Stressed spelled backwards is desserts.
Definition: What is Holistic Nutrition?
Even though we count calories, watch our weight, and figure fat grams, Americans are the fattest people in the world. Perhaps we've forgotten that food is more than an amalgam of nutrients. Along with healing us physically, it enhances emotions, satisfies the soul, and connects us to others and to the mystery of life.
I got my first clue about missing "nutrients" in our meals in New Delhi, India, where I interviewed K.L. Chopra, father and mentor of Deepak Chopra. What he said was to change my view of food forever: "Prana is the vital life force of the universe, the cosmic force and it goes into you, into me, with food. When you cook with love, you transfer the love into the food and it is metabolized. In former days (based on the Hindu scripture, the Bhagavad Gita), the tradition was for the mother to cook the food with love and then feed it to the children; only then would she eat."

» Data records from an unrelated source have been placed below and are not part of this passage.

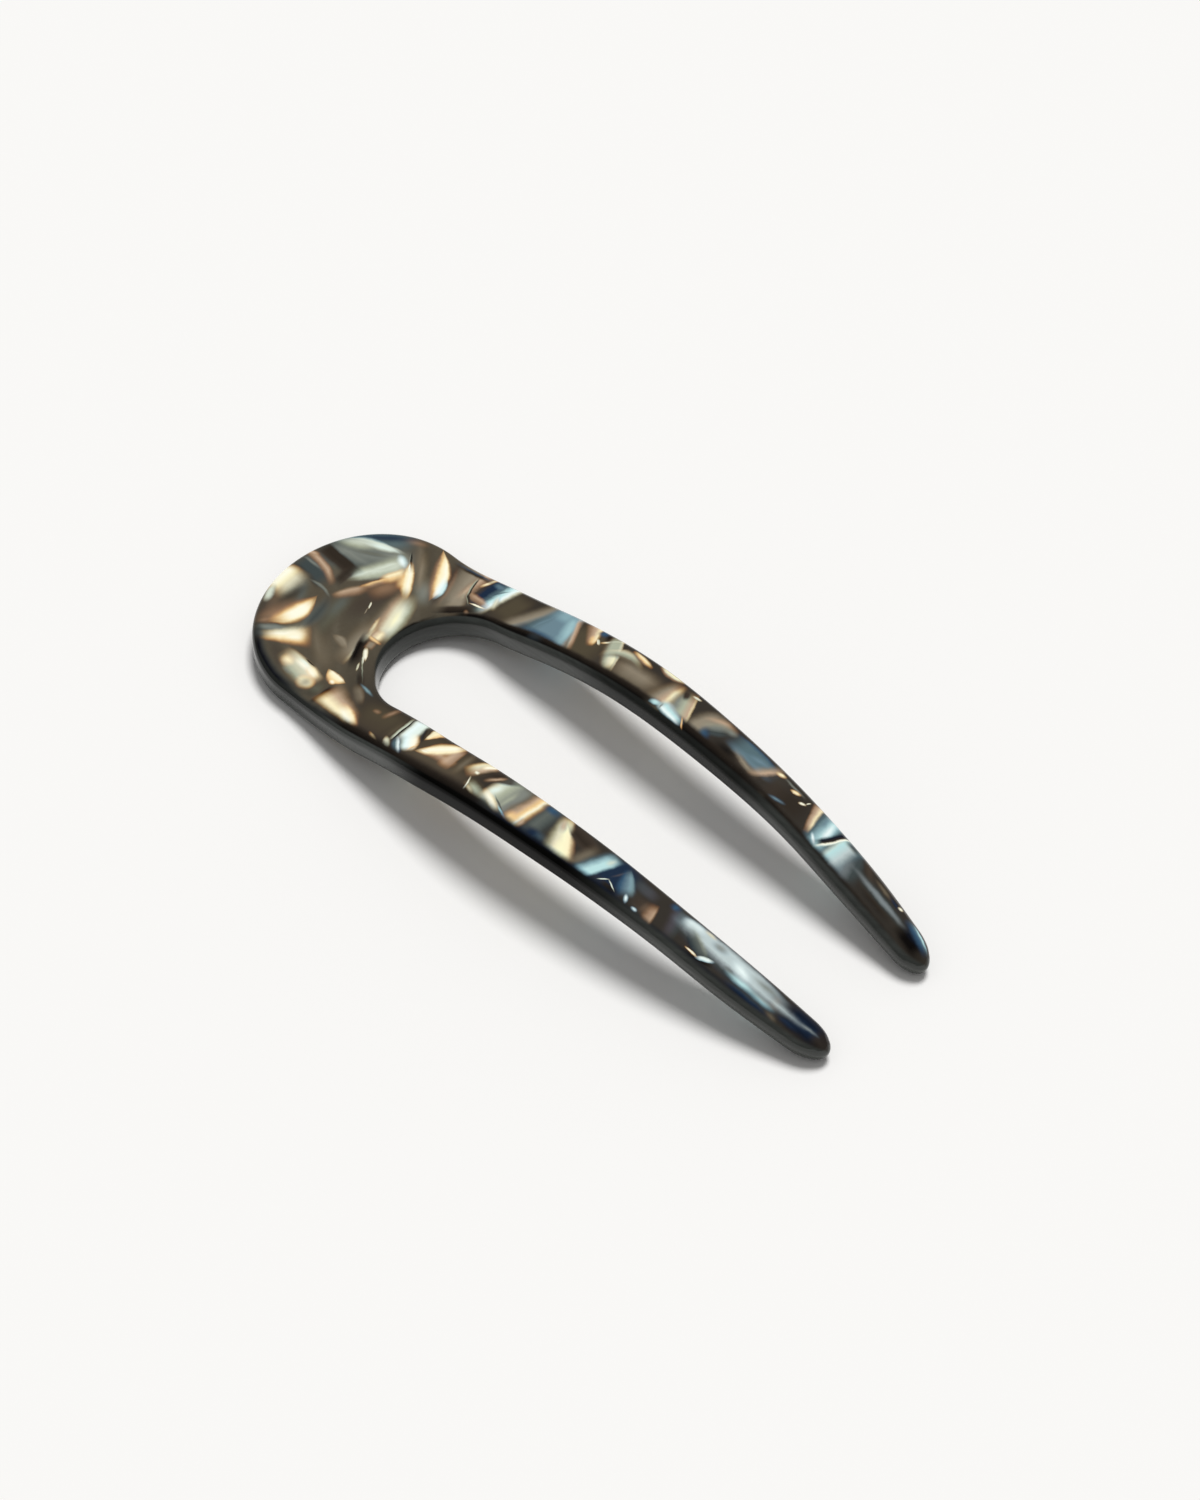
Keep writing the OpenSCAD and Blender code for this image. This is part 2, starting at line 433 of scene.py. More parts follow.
class NodeBench:
    """Makes the nodes of one tree."""

    def __init__(self, tree: bpy.types.NodeTree) -> None:
        """Keep the tree."""
        self.tree = tree

    def node(
        self,
        kind: str,
        settings: Optional[dict[str, Any]] = None,
        sockets: Optional[dict[Union[str, int], Link]] = None,
    ) -> bpy.types.Node:
        """Add a node.

        Args:
            kind: the node's type.
            settings: its own settings, set before its sockets. "stops" gives a ramp's stops.
            sockets: values or links of its inputs, by name or by number.

        Returns:
            The new node.
        """
        made = self.tree.nodes.new(kind)
        for name, setting in (settings or {}).items():
            if name == "stops":
                self._set_stops(made, setting)
            else:
                setattr(made, name, setting)
        for name, link in (sockets or {}).items():
            self._feed(made.inputs[name], link)
        return made

    def _set_stops(self, ramp: bpy.types.Node, stops: Sequence[tuple[float, Sequence[float]]]) -> None:
        """Give a ramp its stops.

        Args:
            ramp: the ramp's node.
            stops: each a place and a colour.
        """
        elements = ramp.color_ramp.elements
        while len(elements) < len(stops):
            elements.new(1.0)
        for element, (place, colour) in zip(elements, stops):
            element.position = place
            element.color = colour

    def _feed(self, socket: bpy.types.NodeSocket, link: Link) -> None:
        """Set a socket's value, or link it.

        Args:
            socket: the input.
            link: its value, or the output to link it to.
        """
        if isinstance(link, Value):
            link = link.socket
        if isinstance(link, bpy.types.NodeSocket):
            self.tree.links.new(link, socket)
        else:
            socket.default_value = link

    def value(self, socket: bpy.types.NodeSocket) -> Value:
        """Wrap a socket for arithmetic."""
        return Value(self, socket)

    def math(self, operation: str, *inputs: Number) -> Value:
        """Add a Math node.

        Args:
            operation: the node's operation.
            inputs: its values or links, in order.

        Returns:
            The result.
        """
        made = self.node("ShaderNodeMath", {"operation": operation}, dict(enumerate(inputs)))
        return self.value(made.outputs[0])

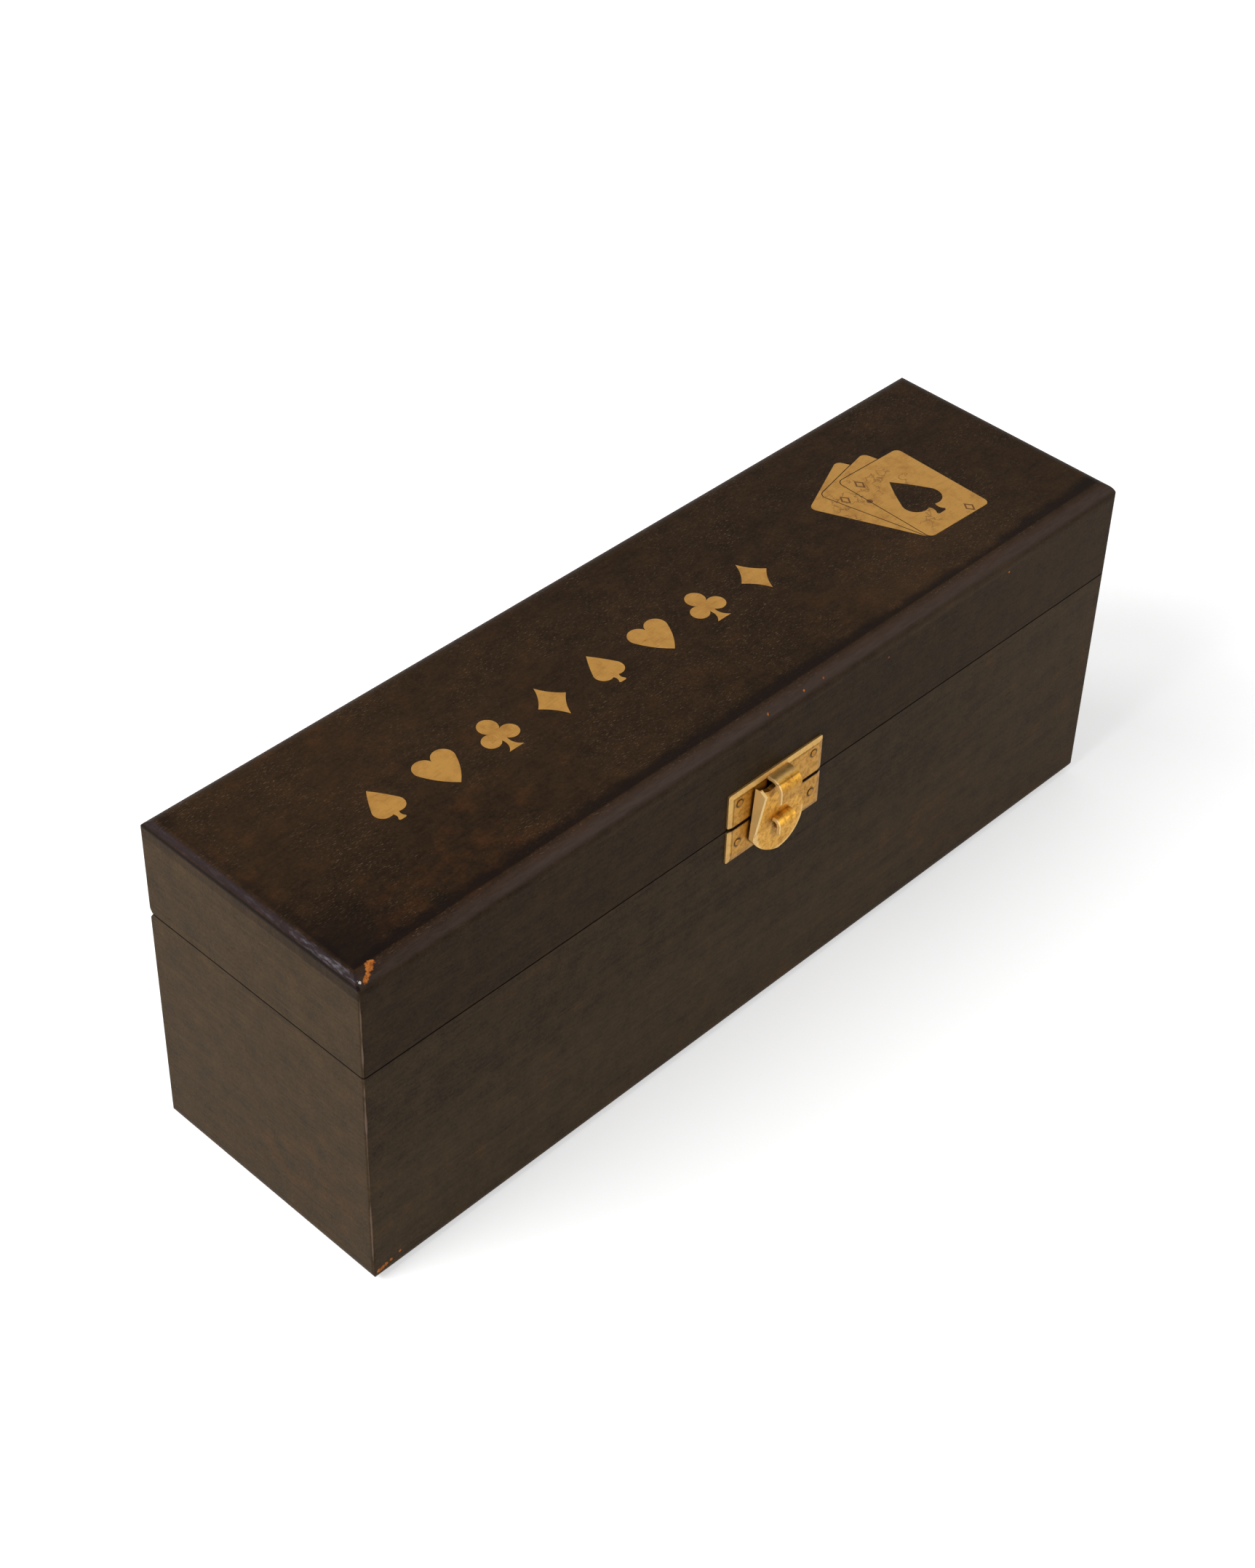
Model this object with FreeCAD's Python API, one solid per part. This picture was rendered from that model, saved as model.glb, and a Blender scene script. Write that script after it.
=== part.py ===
"""Cribbage box: hinged lid with inlaid cards, pegging board, end drawer and brass turn catch.

The frame has +X along the box to its right-hand end, -Y out of the front and +Z up.
The origin is the centre of the underside. All sizes are in millimetres.
"""
import FreeCAD
import Part
import math
import os

from FreeCAD import Vector

# Playing cards, which set the width of the drawer and so the depth of the box
CARD_WIDTH = 63.5
CARD_LENGTH = 88.9
CARD_CORNER = 3.2
DECK_THICKNESS = 16.0
CARD_SIDE_SLACK = 0.35
CARD_END_SLACK = 1.8

# Box of boards
LENGTH = 300.0
BASE_HEIGHT = 79.0
LID_HEIGHT = 33.0
WALL = 6.5
LID_TOP = 6.0
BOTTOM = 5.0
TOP_ROUND = 5.0
TOP_LEFT_ROUND = 2.5
BOTTOM_ROUND = 4.0
BOTTOM_END_ROUND = 4.8
CORNER_ROUND = 1.0
SHADOW_DEPTH = 0.35
SHADOW_HEIGHT = 0.2
BEVEL_DEPTH = 1.7
BEVEL_HEIGHT = 2.6

# Pegging board and pegs
BOARD = 15.0
BOARD_RECESS = 7.0
HOLE_RADIUS = 1.6
HOLE_DEPTH = 10.0
HOLE_PITCH = 7.0
GROUP_GAP = 3.0
GROUP_HOLES = 5
GROUPS = 6
GAME_HOLES = 10
ROW_SPACING = 8.0
TRACK_OFFSET = 17.0
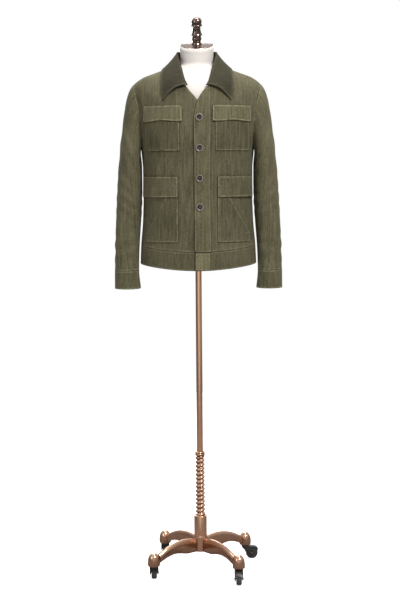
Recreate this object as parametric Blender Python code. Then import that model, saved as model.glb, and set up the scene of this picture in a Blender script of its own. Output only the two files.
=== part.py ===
"""A field jacket of olive needlecord on a limbless dress form, with a turned copper stand on four casters.

Metres, +Z up. The wearer faces -Y, so the wearer's left is at +X. The origin is the pole's axis at the floor.
A garment panel is a patch of one smooth torso surface, whose points are told by side, height and distance out.
"""

import math

import bmesh
import bpy
import numpy as np
from mathutils import Matrix, Vector

MM = 0.001

# ---------------------------------------------------------------- cloth sizes
CLOTH = 1.6 * MM  # wall of one needlecord layer
SEAM = 0.3 * MM  # gap between two pieces that are sewn together
LAYER = CLOTH + 0.7 * MM  # from the middle of one layer to the middle of the next
OVERLAP = CLOTH + 1.0 * MM  # the left front stands this much off the right one
HEM_FRONT = 975 * MM
HEM_RISE = 17 * MM  # the hem is this much higher at the sides
WAISTBAND = 57 * MM
CUFF = 57 * MM
FRONT_EDGE = -11 * MM  # the overlap's edge, wearer's left over right
STRIP_WIDTH = 49 * MM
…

Was it really possible to infuse food with loving consciousness? Fascinated by the possibility, I began a search through the major world religions (such as Judaism, Christianity, Islam, Buddhism, and Hinduism) and cultural traditions (such as yogic nutrition, the Japanese Way of Tea, Native American food beliefs, and African American soul food) for their teachings about food. I learned that our spiritual ancestors related to food as more than just sustenance for the body. For instance, Judaism's dietary laws are designed to honor the sanctity of life that is in both animal- and plant-based food; Christians honor the divine through the bread and wine (or grape juice) of Holy Communion; African Americans celebrate food, life, and friendship by spicing soul food with love; yogis eat, in part, to commune with food's life-giving qualities; Muslims honor food for its divine essence; Buddhists pursue enlightenment by bringing a meditative awareness to food; the Chinese use food to communicate with ancient ancestors and gods; and the Japanese turn to tea ceremonies to renew the spirit.
Holistic Nutrition: The Four Facets of Food
Not only do virtually all religions and cultural traditions encourage cooking with love, they also seem to integrate intuitively and instinctively what modern researchers are beginning to conjecture: that food empowers us to heal multidimensionally. In other words, we may use our incredible human consciousness and food in four ways: to prevent or reverse physical ailments (biological nutrition); experience the food-mood connection (psychological nutrition); reunite with the spiritual meaning of food (spiritual nutrition); and return to our "social nutrition" heritage (social nutrition). Recognizing all four facets of food allows us to pay attention to the connections between food and body, food and mind, food and soul, and food and social well-being. When we do, we gain a new focus for optimal dietary self-care, which I describe as holistic nutrition.
The practice of holistic nutrition is both new and old. It is based on three worldviews about food and diet: Western nutritional science, which focuses on nutrients and physical health; Eastern healing systems that include nutrition, such as traditional Chinese medicine, Ayurveda, and Tibetan medicine; and timeless lifestyle wisdom gleaned from world religions and cultural traditions. Ultimately, holistic nutrition is not only about what to eat but also about how to eat for better health. It is the essence of the enlightened diet.